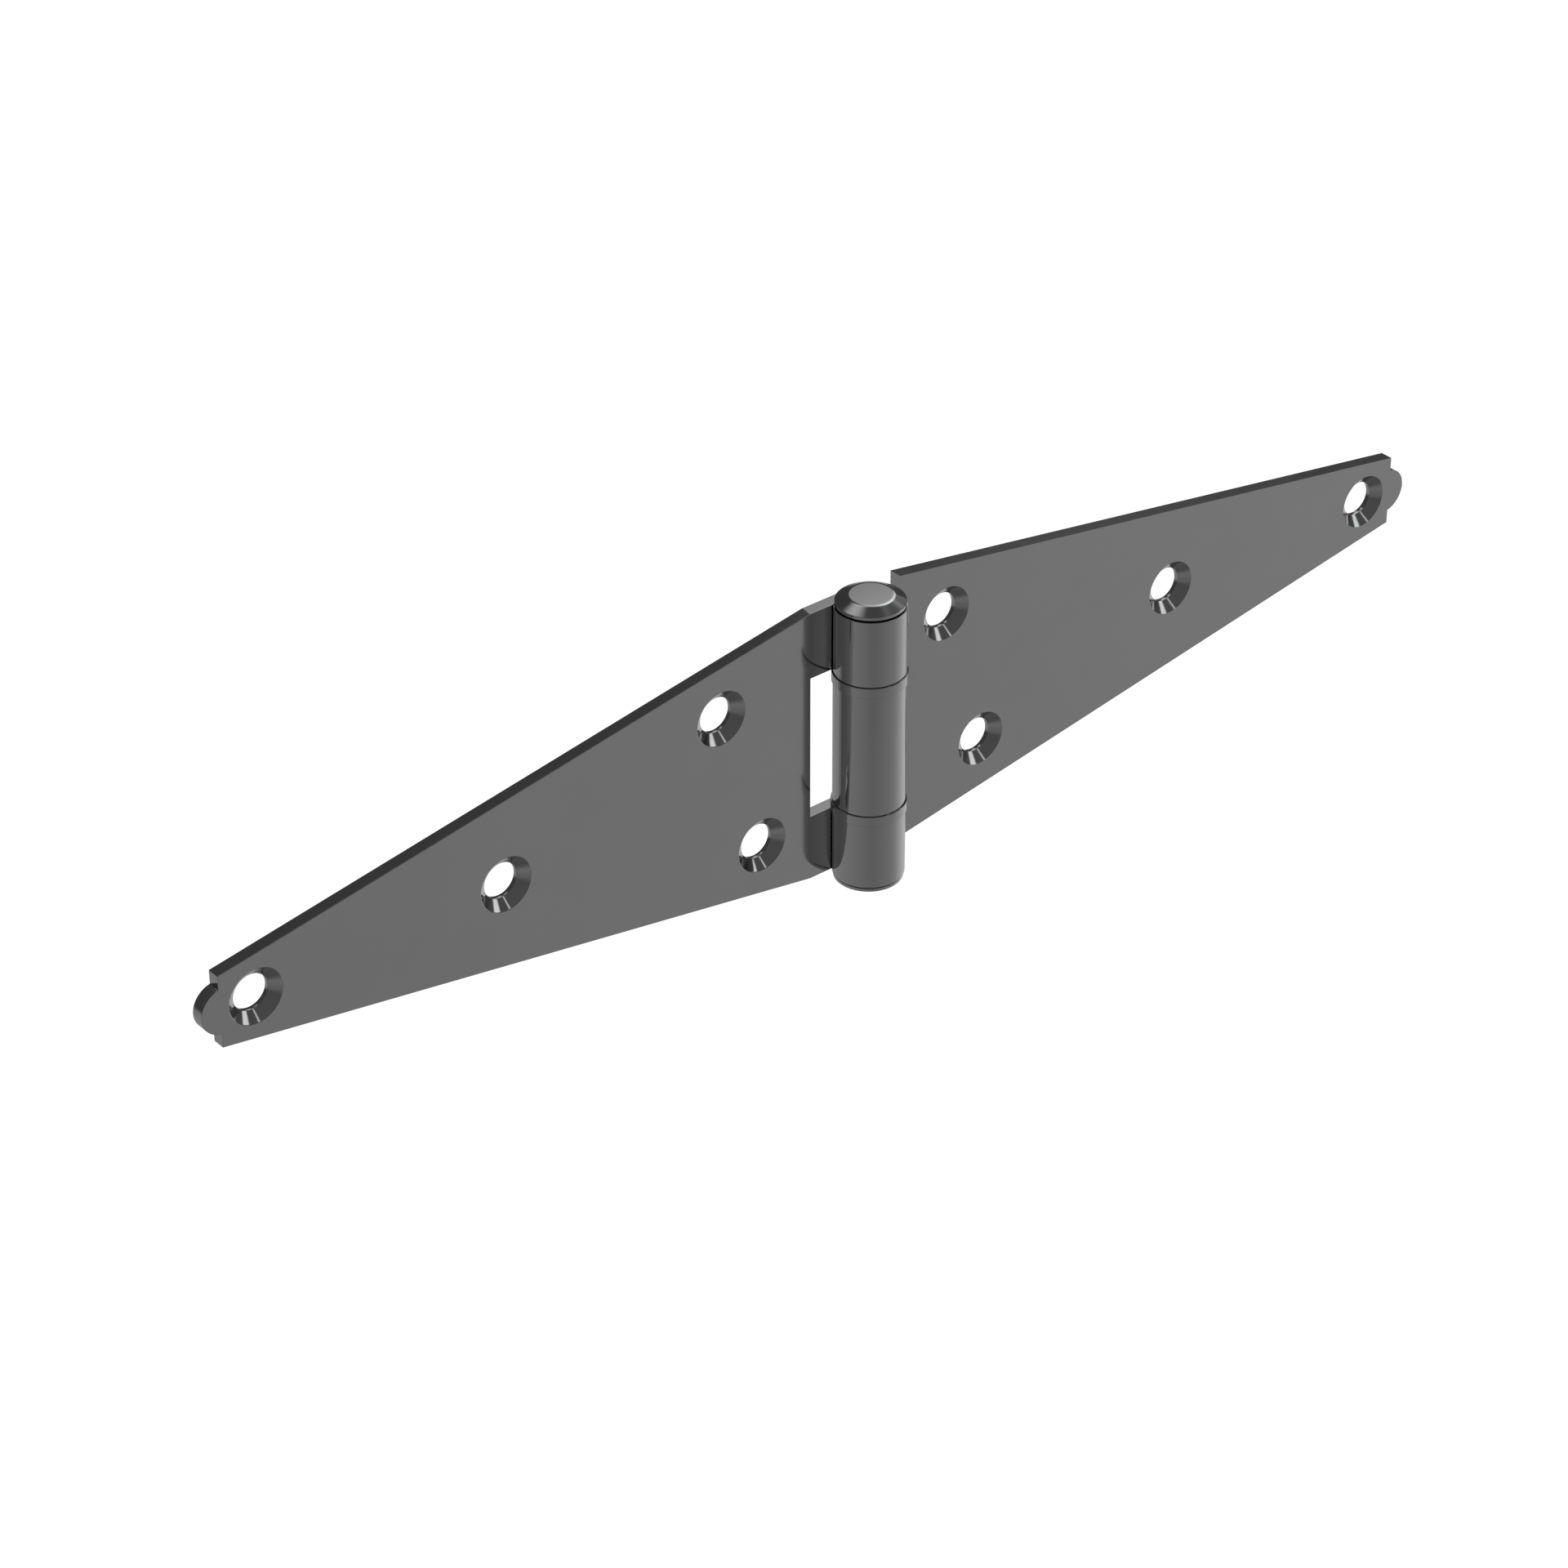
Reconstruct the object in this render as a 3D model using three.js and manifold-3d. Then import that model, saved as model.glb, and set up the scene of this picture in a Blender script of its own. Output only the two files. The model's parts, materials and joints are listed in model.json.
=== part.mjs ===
// A strap hinge: two tapered leaves whose wide ends are rolled into three knuckles round one pin, with a thrust
// ring between each pair of knuckles. The pin has a coned head at its upper end and is riveted into a collar of the
// same shape at its lower end.
// Millimetres. X runs along the leaves, Y through them and Z along the pin. The origin is the middle of the pin's
// axis. The leaves lie open and flat, with their mounting faces towards +Y and the countersinks towards -Y.

import * as THREE from "three";
import { mergeVertices } from "three/addons/utils/BufferGeometryUtils.js";
import Module from "manifold-3d";

// The plate and its rolled knuckles.
const PLATE = 3; // thickness
const BORE_RADIUS = 4.75; // inside of a rolled knuckle
const SEAM_GAP = 0.16; // between the rolled end's outer edge and the leaf's front face
const LEAF_HEIGHT = 65; // along the pin, where the leaf is widest
const MIDDLE_KNUCKLE = 29; // length of the right leaf's one knuckle
const NOTCH_GAP = 4.25; // from the knuckles to the edge of the leaf that has no knuckle there

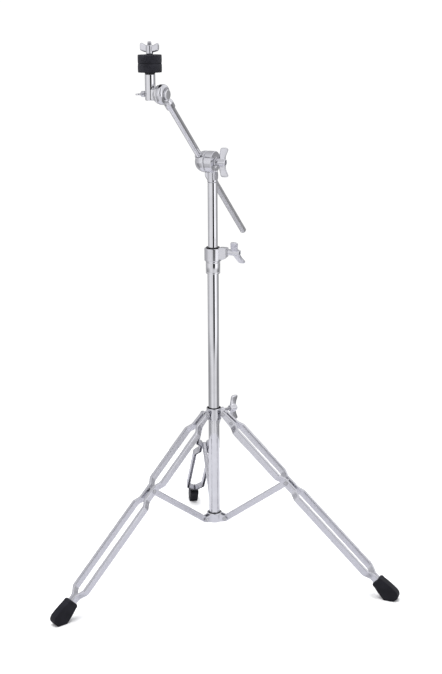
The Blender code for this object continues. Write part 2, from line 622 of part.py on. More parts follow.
def main():
    for obj in list(bpy.data.objects):
        bpy.data.objects.remove(obj, do_unlink=True)
    base()
    lower_collar()
    tube_joint()
    for side, azimuth in LEG_AZIMUTHS.items():
        leg(side, azimuth)
        stay(side, azimuth)
    upper_collar()
    upper_tube()
    along_boom = boom_holder(boom_bracket())
    boom(along_boom)
    tilter(along_boom)


main()
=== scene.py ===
# %% [markdown]
# # A cymbal boom stand, piece by piece
#
# The stand's working model is loaded as a fixed frame. Around it every visible part is modelled again at
# its finished quality: rolled channel legs, turned tubes, polished castings, wing nuts, rubber feet and
# wool felts. Each new piece stands exactly where the frame's own part is.

import json
import math

import bpy
from mathutils import Matrix, Vector

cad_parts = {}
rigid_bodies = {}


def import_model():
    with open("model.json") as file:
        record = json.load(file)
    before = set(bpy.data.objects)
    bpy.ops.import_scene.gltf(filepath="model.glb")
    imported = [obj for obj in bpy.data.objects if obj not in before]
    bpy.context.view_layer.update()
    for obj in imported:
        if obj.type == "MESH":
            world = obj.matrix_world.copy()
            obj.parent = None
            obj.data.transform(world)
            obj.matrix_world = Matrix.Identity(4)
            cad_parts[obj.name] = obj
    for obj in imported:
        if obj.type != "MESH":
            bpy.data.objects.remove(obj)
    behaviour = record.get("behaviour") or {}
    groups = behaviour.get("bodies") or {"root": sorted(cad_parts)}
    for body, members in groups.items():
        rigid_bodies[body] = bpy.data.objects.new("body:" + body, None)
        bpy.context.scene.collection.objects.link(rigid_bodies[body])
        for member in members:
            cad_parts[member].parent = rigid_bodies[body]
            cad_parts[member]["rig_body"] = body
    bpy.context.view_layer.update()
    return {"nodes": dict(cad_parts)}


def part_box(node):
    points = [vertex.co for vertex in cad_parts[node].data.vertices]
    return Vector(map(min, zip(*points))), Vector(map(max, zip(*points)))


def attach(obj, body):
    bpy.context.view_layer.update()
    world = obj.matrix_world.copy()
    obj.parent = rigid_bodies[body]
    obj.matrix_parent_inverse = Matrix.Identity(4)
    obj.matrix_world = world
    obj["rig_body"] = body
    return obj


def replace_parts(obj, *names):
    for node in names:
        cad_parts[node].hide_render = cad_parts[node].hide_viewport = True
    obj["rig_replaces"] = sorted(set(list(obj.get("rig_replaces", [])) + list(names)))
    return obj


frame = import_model()
MM = 0.001

# %% [markdown]
# ## Where things are
#
# All lengths below are millimetres. A direction round the tube is an azimuth, counted from the front
# (-Y) towards the right (+X). The tube's axis is read from the frame itself.

# %% Directions and places
base_low, base_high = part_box("base_tube")
TUBE_Y = (base_low.y + base_high.y) / 2 / MM
LEGS = {"right": 60.0, "left": -60.0, "rear": 180.0}
TOP_PIN, MID_PIN, LOWER_PIN = (22.5, 346.2), (157.7, 217.8), (24.5, 118.8)
UP = Vector((0, 0, 1))


def heading(azimuth):
    """The level direction at this azimuth in degrees."""
    turn = math.radians(azimuth)
    return Vector((math.sin(turn), -math.cos(turn), 0.0))


def on_tube(height):
    return Vector((0.0, TUBE_Y, height))


def axes(origin, x_axis, z_axis):
    """The matrix of a frame at origin, in millimetres, with these two axes."""
    x, z = Vector(x_axis).normalized(), Vector(z_axis).normalized()
    turn = Matrix((x, z.cross(x), z)).transposed().to_4x4()
    return Matrix.Translation(Vector(origin) * MM) @ turn


def shifted(x=0.0, y=0.0, z=0.0):
    return Matrix.Translation(Vector((x, y, z)) * MM)


ALONG_X = Matrix.Rotation(math.radians(90.0), 4, "Y")
ALONG_Y = Matrix.Rotation(math.radians(-90.0), 4, "X")
print("tube axis at y =", round(TUBE_Y, 2), "mm")

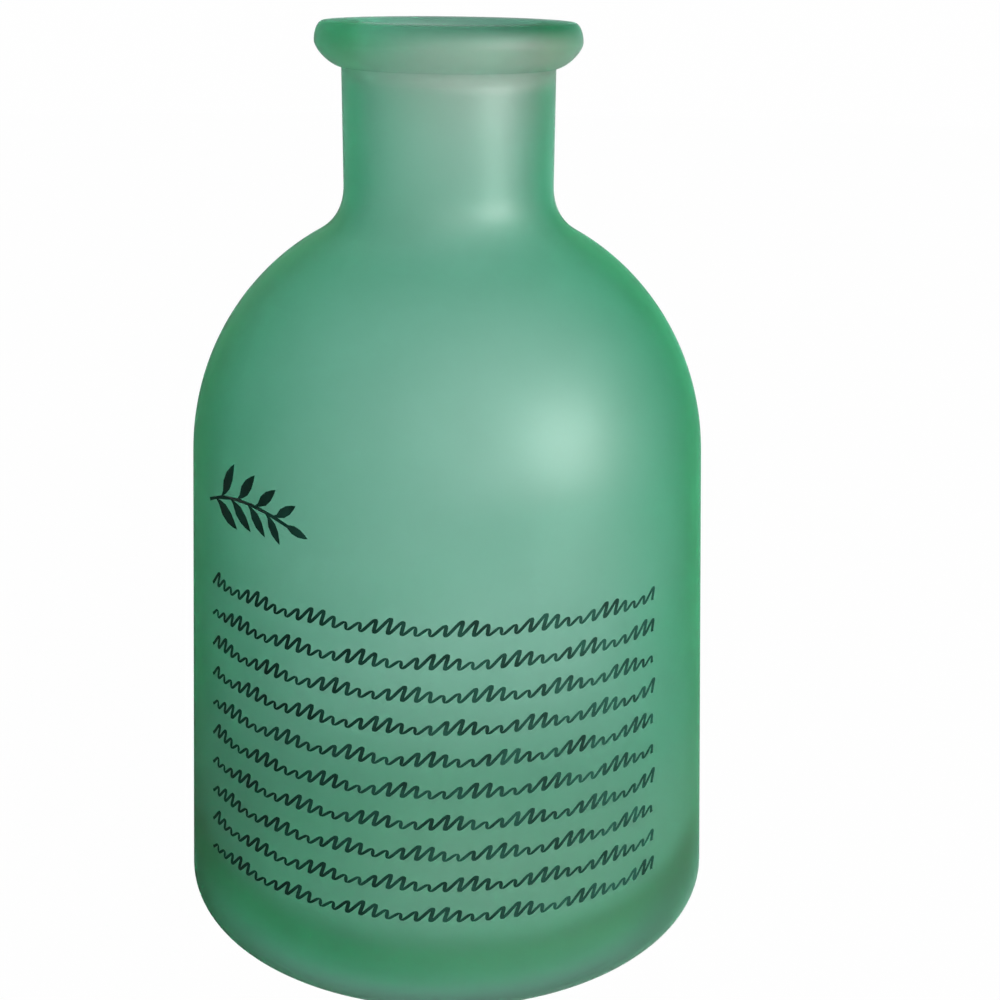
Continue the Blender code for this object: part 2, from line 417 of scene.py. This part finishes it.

● ● ●

> TASK TO CARRY OUT:
Set down, without any change, only the lines from the line that holds "for side, azimuth" through the line that holds "bpy.context.scene.collection.objects.link(rigid_bodies[body])", both lines included.

> ANSWER TO THE EXERCISE:
    for side, azimuth in LEG_AZIMUTHS.items():
        leg(side, azimuth)
        stay(side, azimuth)
    upper_collar()
    upper_tube()
    along_boom = boom_holder(boom_bracket())
    boom(along_boom)
    tilter(along_boom)


main()
=== scene.py ===
# %% [markdown]
# # A cymbal boom stand, piece by piece
#
# The stand's working model is loaded as a fixed frame. Around it every visible part is modelled again at
# its finished quality: rolled channel legs, turned tubes, polished castings, wing nuts, rubber feet and
# wool felts. Each new piece stands exactly where the frame's own part is.

import json
import math

import bpy
from mathutils import Matrix, Vector

cad_parts = {}
rigid_bodies = {}


def import_model():
    with open("model.json") as file:
        record = json.load(file)
    before = set(bpy.data.objects)
    bpy.ops.import_scene.gltf(filepath="model.glb")
    imported = [obj for obj in bpy.data.objects if obj not in before]
    bpy.context.view_layer.update()
    for obj in imported:
        if obj.type == "MESH":
            world = obj.matrix_world.copy()
            obj.parent = None
            obj.data.transform(world)
            obj.matrix_world = Matrix.Identity(4)
            cad_parts[obj.name] = obj
    for obj in imported:
        if obj.type != "MESH":
            bpy.data.objects.remove(obj)
    behaviour = record.get("behaviour") or {}
    groups = behaviour.get("bodies") or {"root": sorted(cad_parts)}
    for body, members in groups.items():
        rigid_bodies[body] = bpy.data.objects.new("body:" + body, None)
        bpy.context.scene.collection.objects.link(rigid_bodies[body])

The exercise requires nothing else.